Essentially I would think that the vast majority of "weird ideas" held commonly by a great deal of people have, as William James would call it, cash value. The particular "value" would have to be worked out. A "Social" belief is not useful (or used) at the time, unless many individuals hold it. I suspect most of the beliefs "keep you off the streets", which is a great value. The Nuture Assumption has some of the explanation how groups generate ideas to help separate (and make cohesive) that group from others.

Why do so many people believe central planning of economies is superior to capitalism? Is it because the USSR, North Korea, Cuba, China (before 1978), India (before 1991) had such strong economies?
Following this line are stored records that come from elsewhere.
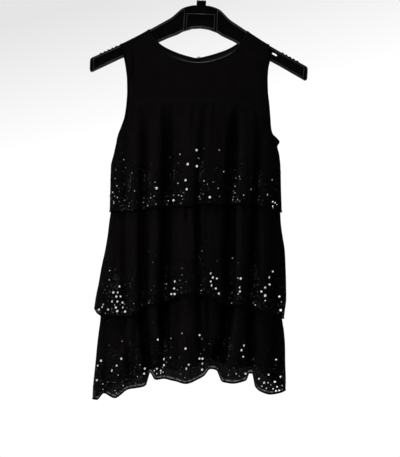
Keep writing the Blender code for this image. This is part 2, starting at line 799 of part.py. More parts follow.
def arm_recess_outline():
    """Outline of the recess in the right arm, a rim's width inside its edges."""
    under = column(ARM_UNDERSIDE, "drop")
    turns = sorted({row.out for row in ARM_TOP + ARM_UNDERSIDE})
    outs = [RIB_OUTER] + [out for out in turns if RIB_OUTER < out < ARM_RECESS_END]
    outs.append(ARM_RECESS_END)
    upper = [(out, ARM_TOP_CURVE(out) + RIM) for out in outs]
    lower = [(out, under(out) - RIM) for out in reversed(outs)]
    return upper + lower


def plate_recess_outline():
    """Outline of the recess in the middle plate, over the arch and below the hook's bore."""
    under = column(ARM_UNDERSIDE, "drop")
    half = [row.out for row in ARM_UNDERSIDE if 0 < row.out < RIB_INNER] + [RIB_INNER]
    outs = [-out for out in reversed(half)] + [0] + half
    lower = [(out, under(abs(out)) - RIM) for out in reversed(outs)]
    return [(-RIB_INNER, PLATE_RECESS_TOP), (RIB_INNER, PLATE_RECESS_TOP)] + lower


def slot_outline(side):
    """Round-ended slot through an arm."""
    centre = Vector((SLOT_AT, SLOT_DROP))
    along = Vector((math.cos(ARM_SLOPE), math.sin(ARM_SLOPE)))
    across = Vector((-along.y, along.x))
    radius = SLOT_HEIGHT / 2
    reach = SLOT_LENGTH / 2 - radius
    made = []
    for end in (1, -1):
        for i in range(SLOT_END_STEPS + 1):
            angle = math.pi * (i / SLOT_END_STEPS - end / 2)
            point = centre + along * (end * reach + radius * math.cos(angle))
            point += across * radius * math.sin(angle)
            made.append((side * point.x, point.y))
    return made


def cut(target, tools):
    """Take each tool's shape out of the target."""
    for tool in tools:
        modifier = target.modifiers.new(tool.name, "BOOLEAN")
        modifier.operation = "DIFFERENCE"
        modifier.object = tool


def build_hanger():
    """Moulded body with recessed webs, slots and a bore for the hook."""
    body = prism("hanger_body", hanger_outline(), HANGER_HALF_THICK)
    right = arm_recess_outline()
    left = [(-x, drop) for x, drop in right]
    half_depth = (HANGER_HALF_THICK - WEB_HALF_THICK + CUT_PAST) / 2
    tools = []
    for face, label in ((FRONT, "front"), (BACK, "back")):
        centre = face * (WEB_HALF_THICK + half_depth)
        tools.append(cutter(f"recess_right_{label}", right, half_depth, centre))
        tools.append(cutter(f"recess_left_{label}", left, half_depth, centre))
        tools.append(cutter(f"recess_middle_{label}", plate_recess_outline(), half_depth, centre))
    for side, label in ((1, "right"), (-1, "left")):
        tools.append(cutter(f"slot_{label}", slot_outline(side), HANGER_HALF_THICK + CUT_PAST))
    tools.append(bore())
    cut(body, tools)
    for item in [body] + tools:
        item.rotation_euler = (0, TURN, 0)


def bore():
    """Blind hole that the hook's stem sits in."""
    builder = bmesh.new()
    mouth = BOSS_TOP - BORE_MOUTH
    depth = STEM_END_DROP + SEAM_GAP - mouth
    radius = WIRE_RADIUS + SEAM_GAP
    bmesh.ops.create_cone(
        builder, cap_ends=True, segments=2 * WIRE_SIDES, radius1=radius, radius2=radius,
        depth=depth, matrix=Matrix.Translation((0, 0, -mouth - depth / 2)))
    made = finish_mesh("hook_bore", builder, MOULDED)
    made.hide_render = True
    made.display_type = "WIRE"
    return made


def hook_path():
    """Middle line of the hook's wire, from the bore to the open end."""
    radius = HOOK_INSIDE_RADIUS + WIRE_RADIUS
    centre = Vector((0, 0, -HOOK_INSIDE_RADIUS))
    join = centre + Vector((radius * math.cos(HOOK_JOIN), 0, -radius * math.sin(HOOK_JOIN)))
    bend_radius = radius * math.cos(HOOK_JOIN) / (1 - math.cos(HOOK_JOIN))
    bend_start = Vector((0, 0, join.z - bend_radius * math.sin(HOOK_JOIN)))
    path = [Vector((0, 0, -STEM_END_DROP))]
    for i in range(HOOK_BEND_STEPS + 1):
        angle = HOOK_JOIN * i / HOOK_BEND_STEPS
        path.append(bend_start + Vector((bend_radius * (1 - math.cos(angle)), 0,
                                         bend_radius * math.sin(angle))))
    for i in range(1, HOOK_TURN_STEPS + 1):
        angle = -HOOK_JOIN + (HOOK_END + HOOK_JOIN) * i / HOOK_TURN_STEPS
        path.append(centre + Vector((radius * math.cos(angle), 0, radius * math.sin(angle))))
    return path


def tube(name, path, radius, sides, paint):
    """Closed round bar along a path that lies in a plane of constant y."""
    builder = bmesh.new()
    rings = []
    for i, point in enumerate(path):
        ahead = path[min(i + 1, len(path) - 1)]
        behind = path[max(i - 1, 0)]
        along = (ahead - behind).normalized()
        across = along.cross(Vector((0, 1, 0))).normalized()
        up = across.cross(along)
        ring = []
        for k in range(sides):
            angle = 2 * math.pi * k / sides
            offset = across * math.cos(angle) + up * math.sin(angle)
            ring.append(builder.verts.new(point + offset * radius))
        rings.append(ring)
    for ring, after in zip(rings, rings[1:]):
        for k in range(sides):
            m = (k + 1) % sides
            builder.faces.new((ring[k], ring[m], after[m], after[k]))
    builder.faces.new(rings[0])
    builder.faces.new(rings[-1])
    return finish_mesh(name, builder, paint)


def build_hook():
    """Bent wire that hangs over the rod."""
    made = tube("hanger_hook", hook_path(), WIRE_RADIUS, WIRE_SIDES, STEEL)
    made.rotation_euler = (0, TURN, 0)


def build_closure():
    """Button and thread loop at the nape, outside the back."""
    yoke = YOKES[BACK]
    across = yoke.shape.across(BUTTON_X, BUTTON_DROP)
    seat = yoke.point(BACK, across, yoke.start(across) + BUTTON_BELOW_EDGE)
    lift = SEAM_GAP + BINDING_THICK + SEAM_GAP + BUTTON_THICK / 2
    centre = seat + Vector((0, lift, 0))
    builder = bmesh.new()
    bmesh.ops.create_uvsphere(
        builder, u_segments=BUTTON_SEGMENTS, v_segments=BUTTON_RINGS, radius=BUTTON_RADIUS)
    squash = Matrix.Diagonal((1, BUTTON_THICK / 2 / BUTTON_RADIUS, 1)) @ Matrix.Rotation(
        math.pi / 2, 3, "X")
    bmesh.ops.transform(builder, matrix=squash.to_4x4(), verts=builder.verts[:])
    bmesh.ops.translate(builder, vec=centre, verts=builder.verts[:])
    finish_mesh("nape_button", builder, BUTTON)
    reach = BUTTON_RADIUS + LOOP_CORD + SEAM_GAP
    root = centre - Vector((reach + LOOP_ROOT, 0, 0))
    path = [root + Vector((0, 0, LOOP_ROOT_SPREAD))]
    for i in range(LOOP_STEPS + 1):
        angle = (math.pi - LOOP_OPEN) * (1 - 2 * i / LOOP_STEPS)
        path.append(centre + Vector((reach * math.cos(angle), 0, reach * math.sin(angle))))
    path.append(root - Vector((0, 0, LOOP_ROOT_SPREAD)))
    tube("nape_loop", path, LOOP_CORD, LOOP_SIDES, BINDING)


def main():
    """Build the whole part."""
    clear_scene()
    build_yokes()
    build_tiers()
    build_neck_bindings()
    build_armhole_bindings()
    build_closure()
    build_hanger()
    build_hook()


main()
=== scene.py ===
# %% [markdown]
# # A three-tiered chiffon dress on its hanger
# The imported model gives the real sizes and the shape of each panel. This lesson dresses it:
# every panel is drawn again as thin cloth on the same curves, then come the bound edges, the
# rolled hems, the stitches, about four thousand sequins and the moulded hanger.

# %% Open the frame
import math
from collections import namedtuple

import bmesh
import bpy
import numpy as np
from mathutils import Matrix, Vector


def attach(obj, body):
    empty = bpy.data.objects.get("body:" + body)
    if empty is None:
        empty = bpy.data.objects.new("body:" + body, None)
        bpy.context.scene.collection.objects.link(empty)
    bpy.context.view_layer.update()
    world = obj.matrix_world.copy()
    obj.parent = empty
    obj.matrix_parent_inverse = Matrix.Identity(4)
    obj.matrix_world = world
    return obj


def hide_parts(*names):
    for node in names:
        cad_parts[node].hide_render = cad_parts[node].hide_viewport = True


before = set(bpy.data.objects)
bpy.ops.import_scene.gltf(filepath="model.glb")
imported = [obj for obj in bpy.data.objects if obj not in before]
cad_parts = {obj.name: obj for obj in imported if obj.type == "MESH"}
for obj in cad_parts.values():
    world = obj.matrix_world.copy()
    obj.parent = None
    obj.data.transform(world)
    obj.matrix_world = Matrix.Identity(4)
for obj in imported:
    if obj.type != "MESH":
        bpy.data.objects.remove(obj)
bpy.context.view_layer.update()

MM = 0.001
FRONT = -1
BACK = 1

# %% [markdown]
# ## The sizes that shape the cloth
# A garment is described best by a few tables: how wide and deep it is at each height, where
# its necklines and hems run, and where its folds fall. They are the same tables that the
# solid model is made from, in millimetres, and `drop` is a distance below the rod. Drawing the
# cloth from tables, and not by hand, keeps it on the solid and makes any fold easy to move.

# %% Sizes of the cloth and the hanger
SOLID_WALL = 1.2
SEAM_GAP = 0.3
CLOTH_THICK = 0.45
BACK_FLATNESS = 0.82
TUCK = 25.0
SEAM_EASE = 45.0
GATHER_RISE = 8.0
WANDER_WAVES = 3
GATHERS_ABOVE_HEM = 12.0
ACROSS_STEP = 0.002
SURFACE_STEP = 0.4
TURN = math.radians(2.3)
TURN_STEPS = 5
SHOULDER_FLAT = 5.0
SHOULDER_CORNER = 2.2
SHOULDER_ARC = SHOULDER_CORNER * math.pi / 2
SHOULDER_HALF = SHOULDER_FLAT + SHOULDER_CORNER
SHOULDER_EASE = 20.0
SHOULDER_LEVEL = 120.0
NECK_POINT_LEFT = -107.8
NECK_POINT_RIGHT = 90.4
NECK_STEP = 2 * ACROSS_STEP
SPLIT_LEVEL = 200.0
UNDERARM_DROP = 344.0


def table(kind, rows):
    """Rows of a table, each with the kind's named columns."""
    return [kind(*row) for row in rows]


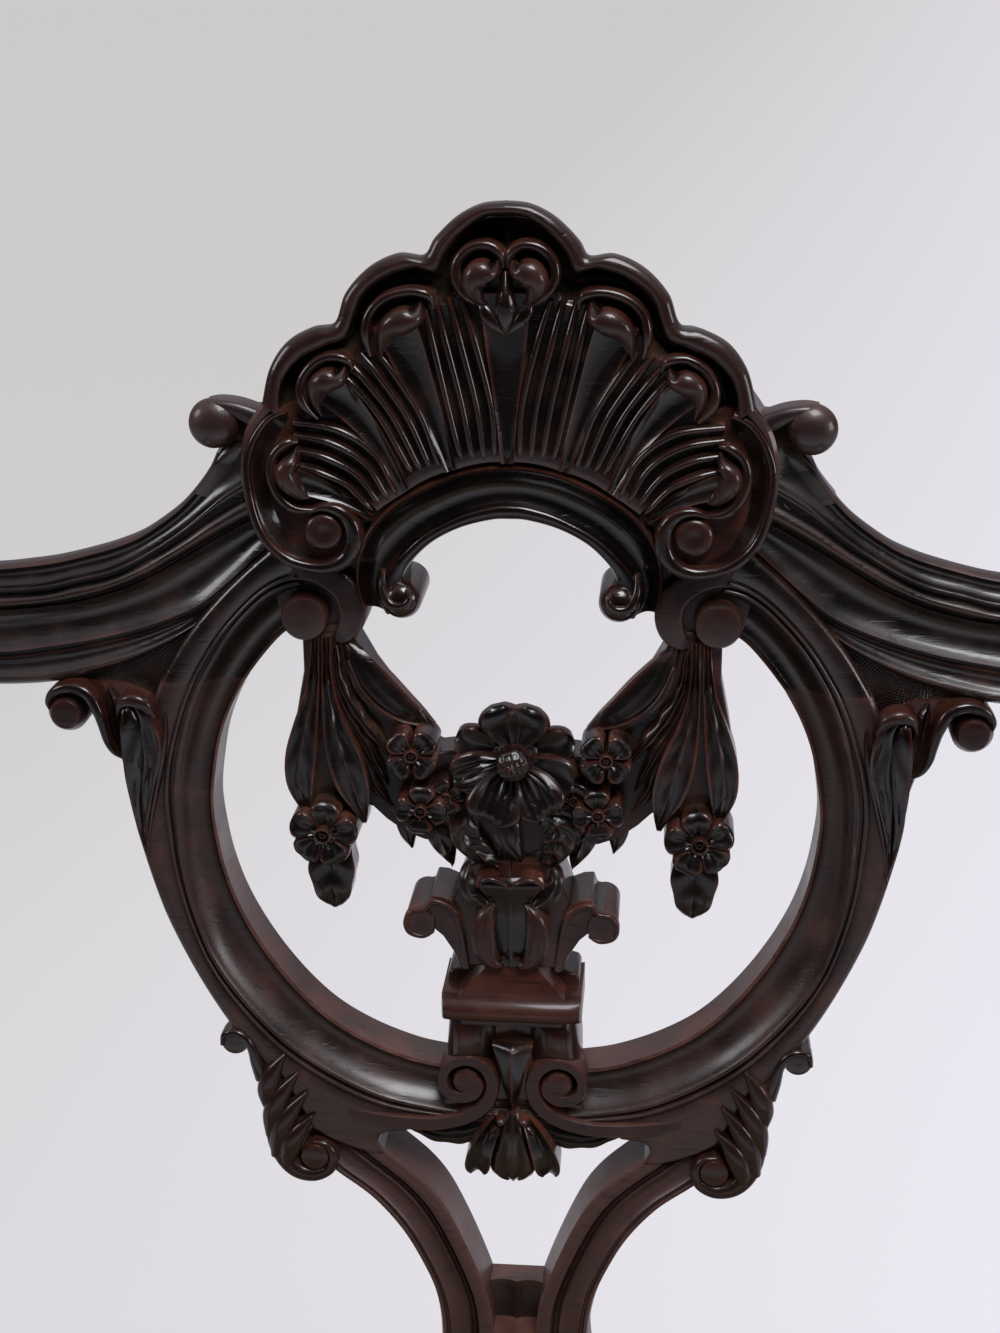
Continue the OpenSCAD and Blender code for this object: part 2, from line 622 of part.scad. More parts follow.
function leg_outline() = let (low = ankle_w / 2, c = ankle_mid) clean(concat(
    [[0, seat_h]],
    curve([[0, rail_z + 4], [-0.5 * knee_out, rail_z - 16], [-knee_out, rail_z - 46],
        [-0.75 * knee_out, rail_z - 76], [-2, rail_z * 0.68], [11, rail_z * 0.53], [c - low - 3, rail_z * 0.38],
        [c - low, rail_z * 0.27], [c - low - 4, rail_z * 0.19], [c - low - 9, rail_z * 0.13]], 3),
    [[c - low - 2, ball_z], [c + low - 8, ball_z]],
    curve([[c + low - 6, rail_z * 0.13], [c + low, rail_z * 0.2], [c + low, rail_z * 0.3],
        [c + low - 6, rail_z * 0.45], [post_w - 9, rail_z * 0.65], [post_w - 6, rail_z * 0.82],
        [post_w, rail_z - 4]], 3),
    [[post_w, seat_h]]));
// A ball of flat faces, cut level with the floor
module ball_foot() let (low = -asin(ball_z / ball_r), steps = 7) translate([toe - front_w / 2, toe, ball_z])
    loft([for (i = [0:steps - 1]) let (lat = low + (88 - low) * i / steps) [for (k = [0:ball_sides - 1])
        let (a = 360 * k / ball_sides) ball_r * [cos(lat) * cos(a), cos(lat) * sin(a), sin(lat)]]]);
module leg_blank() {
    intersection() {
        translate([-front_w / 2, 0, 0]) from_front(-100, 200) polygon(leg_outline());
        from_side(-front_w / 2 - 100, 200 - front_w / 2) polygon(leg_outline());
        // The post's outer face follows the side rail
        plan(0, seat_h) polygon([[-front_w / 2 - knee_out - 5, -100], [-front_w / 2 - knee_out - 5, post_w],
            [-inner_x(post_w, 0) - knee_out, post_w], [-inner_x(post_w, 0) - knee_out, 200],
            [0, 200], [0, -100]]);
    }
    ball_foot();
}

module front_leg(side) placed() color(mahogany) on_side(side) difference() {
    leg_blank();
    seat_well();
    // The post's outer face is planed to the side rail's line
    plan(rail_z - 1, seat_h + 1) polygon([[-front_w / 2 - 1, -1], [-side_x(-1), -1],
        [-side_x(post_w + 1), post_w + 1], [-front_w / 2 - 1, post_w + 1]]);
    side_rail_tenons(joint_gap);
    front_rail_tenon(joint_gap);
    peg_holes();
}

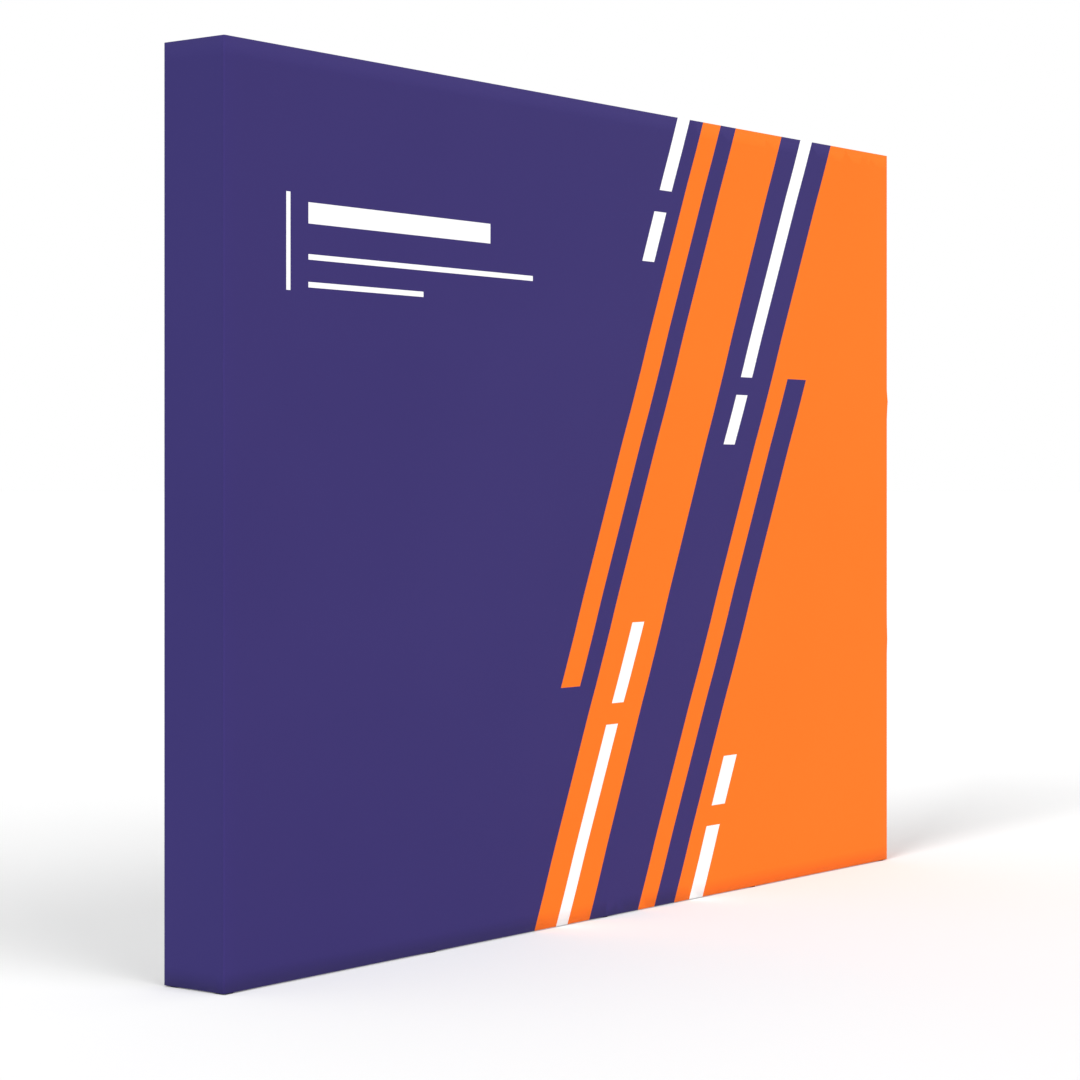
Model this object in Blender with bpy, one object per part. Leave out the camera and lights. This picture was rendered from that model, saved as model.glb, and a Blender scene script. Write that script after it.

I doubt many people "believe in central planning" -- first, most people don't think that abstractly, second, they don't recognize (or understand) what the government is doing in the aggregate. The vast majority don't understand "Capitalism" and its strengths and weaknesses. Lastly, you wouldn't do to badly if you modeled the political part of society as having a concrete memory and an attention span of a teenager. In other words, "those fail to learn from history, will not add to it." One should recognize that the vast majority of people on this planet will be forgotten in a generation or two. The lessons of Temperament from a society's point of view -- balance competition and cooperation, add a little abstraction, have been learned, until the next regime of dominant chaos or order sets in.